* [Written task] Reproduce exactly the section that begins at the line containing "Continue the three.js" and ends at the line containing "paint.relief((pits, 0.002), (paint.noise(0.015, 3.0), 0.001))", both lines included; omit all other lines.

===== Listed entries

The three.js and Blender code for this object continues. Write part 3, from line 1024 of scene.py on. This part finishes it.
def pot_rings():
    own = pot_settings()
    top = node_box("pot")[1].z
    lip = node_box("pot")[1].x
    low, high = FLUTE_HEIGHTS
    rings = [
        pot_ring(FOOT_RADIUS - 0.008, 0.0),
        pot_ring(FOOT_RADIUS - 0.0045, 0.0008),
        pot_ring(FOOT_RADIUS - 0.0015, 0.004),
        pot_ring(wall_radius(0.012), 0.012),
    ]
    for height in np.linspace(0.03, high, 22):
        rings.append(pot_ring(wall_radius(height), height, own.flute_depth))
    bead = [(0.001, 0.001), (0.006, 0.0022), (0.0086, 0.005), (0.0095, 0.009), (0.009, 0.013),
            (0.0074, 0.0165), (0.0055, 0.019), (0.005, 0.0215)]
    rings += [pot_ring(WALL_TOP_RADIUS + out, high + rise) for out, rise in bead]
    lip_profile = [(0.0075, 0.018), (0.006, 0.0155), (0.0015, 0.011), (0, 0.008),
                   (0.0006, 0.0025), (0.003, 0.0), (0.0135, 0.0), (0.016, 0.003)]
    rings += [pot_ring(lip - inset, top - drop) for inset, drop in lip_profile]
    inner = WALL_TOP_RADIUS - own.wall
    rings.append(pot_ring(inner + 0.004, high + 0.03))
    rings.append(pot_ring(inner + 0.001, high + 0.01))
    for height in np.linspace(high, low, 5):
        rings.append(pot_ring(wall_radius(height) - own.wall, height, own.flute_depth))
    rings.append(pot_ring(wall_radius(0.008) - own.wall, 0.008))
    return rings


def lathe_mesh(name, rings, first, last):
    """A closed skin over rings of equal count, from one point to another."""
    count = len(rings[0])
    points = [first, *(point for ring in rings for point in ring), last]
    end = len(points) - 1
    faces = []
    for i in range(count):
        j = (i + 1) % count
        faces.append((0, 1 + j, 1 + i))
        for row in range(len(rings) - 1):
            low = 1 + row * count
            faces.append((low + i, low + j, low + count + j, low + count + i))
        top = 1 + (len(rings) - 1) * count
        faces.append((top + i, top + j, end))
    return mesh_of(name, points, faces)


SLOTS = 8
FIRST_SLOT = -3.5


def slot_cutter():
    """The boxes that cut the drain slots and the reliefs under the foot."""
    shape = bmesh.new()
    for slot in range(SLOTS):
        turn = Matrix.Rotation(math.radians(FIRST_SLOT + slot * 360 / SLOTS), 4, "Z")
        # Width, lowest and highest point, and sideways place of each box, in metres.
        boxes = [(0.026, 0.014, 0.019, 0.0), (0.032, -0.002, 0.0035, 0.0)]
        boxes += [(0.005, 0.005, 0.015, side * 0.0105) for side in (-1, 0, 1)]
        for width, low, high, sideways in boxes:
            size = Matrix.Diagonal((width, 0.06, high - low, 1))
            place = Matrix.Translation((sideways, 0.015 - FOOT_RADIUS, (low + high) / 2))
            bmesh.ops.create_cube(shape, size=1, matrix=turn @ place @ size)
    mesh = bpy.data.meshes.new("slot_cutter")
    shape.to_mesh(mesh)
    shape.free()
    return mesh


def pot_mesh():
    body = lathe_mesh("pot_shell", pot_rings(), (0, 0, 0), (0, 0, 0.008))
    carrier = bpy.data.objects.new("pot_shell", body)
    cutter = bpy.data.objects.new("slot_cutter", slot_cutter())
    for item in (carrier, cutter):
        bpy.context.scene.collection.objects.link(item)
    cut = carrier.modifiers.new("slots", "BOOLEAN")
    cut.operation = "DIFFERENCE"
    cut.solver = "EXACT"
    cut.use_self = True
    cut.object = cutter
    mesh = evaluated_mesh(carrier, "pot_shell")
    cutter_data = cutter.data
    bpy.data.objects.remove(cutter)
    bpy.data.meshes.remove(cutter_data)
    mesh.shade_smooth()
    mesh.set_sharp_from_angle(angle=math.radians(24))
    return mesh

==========
===== Listed entries

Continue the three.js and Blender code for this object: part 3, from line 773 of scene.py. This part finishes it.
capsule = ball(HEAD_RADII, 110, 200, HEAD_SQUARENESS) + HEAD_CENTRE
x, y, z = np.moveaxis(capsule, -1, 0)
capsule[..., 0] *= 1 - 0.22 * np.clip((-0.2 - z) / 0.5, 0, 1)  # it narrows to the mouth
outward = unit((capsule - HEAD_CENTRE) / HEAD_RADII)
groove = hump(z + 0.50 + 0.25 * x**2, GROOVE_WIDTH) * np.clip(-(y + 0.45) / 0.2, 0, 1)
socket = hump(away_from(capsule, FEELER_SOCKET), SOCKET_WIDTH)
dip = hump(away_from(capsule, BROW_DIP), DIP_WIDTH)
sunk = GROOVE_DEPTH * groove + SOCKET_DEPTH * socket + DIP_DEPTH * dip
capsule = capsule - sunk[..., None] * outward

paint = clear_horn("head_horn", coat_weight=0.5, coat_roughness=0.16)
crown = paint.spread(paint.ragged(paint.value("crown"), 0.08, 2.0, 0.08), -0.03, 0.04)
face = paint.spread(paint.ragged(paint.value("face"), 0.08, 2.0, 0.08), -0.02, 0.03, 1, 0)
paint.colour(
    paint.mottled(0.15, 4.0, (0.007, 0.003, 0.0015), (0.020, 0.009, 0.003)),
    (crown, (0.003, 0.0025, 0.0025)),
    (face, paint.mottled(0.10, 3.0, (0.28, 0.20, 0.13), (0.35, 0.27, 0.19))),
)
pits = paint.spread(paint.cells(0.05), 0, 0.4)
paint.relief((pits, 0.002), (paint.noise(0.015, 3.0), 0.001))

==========

* [Worked answer]
Continue the three.js and Blender code for this object: part 3, from line 773 of scene.py. This part finishes it.
capsule = ball(HEAD_RADII, 110, 200, HEAD_SQUARENESS) + HEAD_CENTRE
x, y, z = np.moveaxis(capsule, -1, 0)
capsule[..., 0] *= 1 - 0.22 * np.clip((-0.2 - z) / 0.5, 0, 1)  # it narrows to the mouth
outward = unit((capsule - HEAD_CENTRE) / HEAD_RADII)
groove = hump(z + 0.50 + 0.25 * x**2, GROOVE_WIDTH) * np.clip(-(y + 0.45) / 0.2, 0, 1)
socket = hump(away_from(capsule, FEELER_SOCKET), SOCKET_WIDTH)
dip = hump(away_from(capsule, BROW_DIP), DIP_WIDTH)
sunk = GROOVE_DEPTH * groove + SOCKET_DEPTH * socket + DIP_DEPTH * dip
capsule = capsule - sunk[..., None] * outward

paint = clear_horn("head_horn", coat_weight=0.5, coat_roughness=0.16)
crown = paint.spread(paint.ragged(paint.value("crown"), 0.08, 2.0, 0.08), -0.03, 0.04)
face = paint.spread(paint.ragged(paint.value("face"), 0.08, 2.0, 0.08), -0.02, 0.03, 1, 0)
paint.colour(
    paint.mottled(0.15, 4.0, (0.007, 0.003, 0.0015), (0.020, 0.009, 0.003)),
    (crown, (0.003, 0.0025, 0.0025)),
    (face, paint.mottled(0.10, 3.0, (0.28, 0.20, 0.13), (0.35, 0.27, 0.19))),
)
pits = paint.spread(paint.cells(0.05), 0, 0.4)
paint.relief((pits, 0.002), (paint.noise(0.015, 3.0), 0.001))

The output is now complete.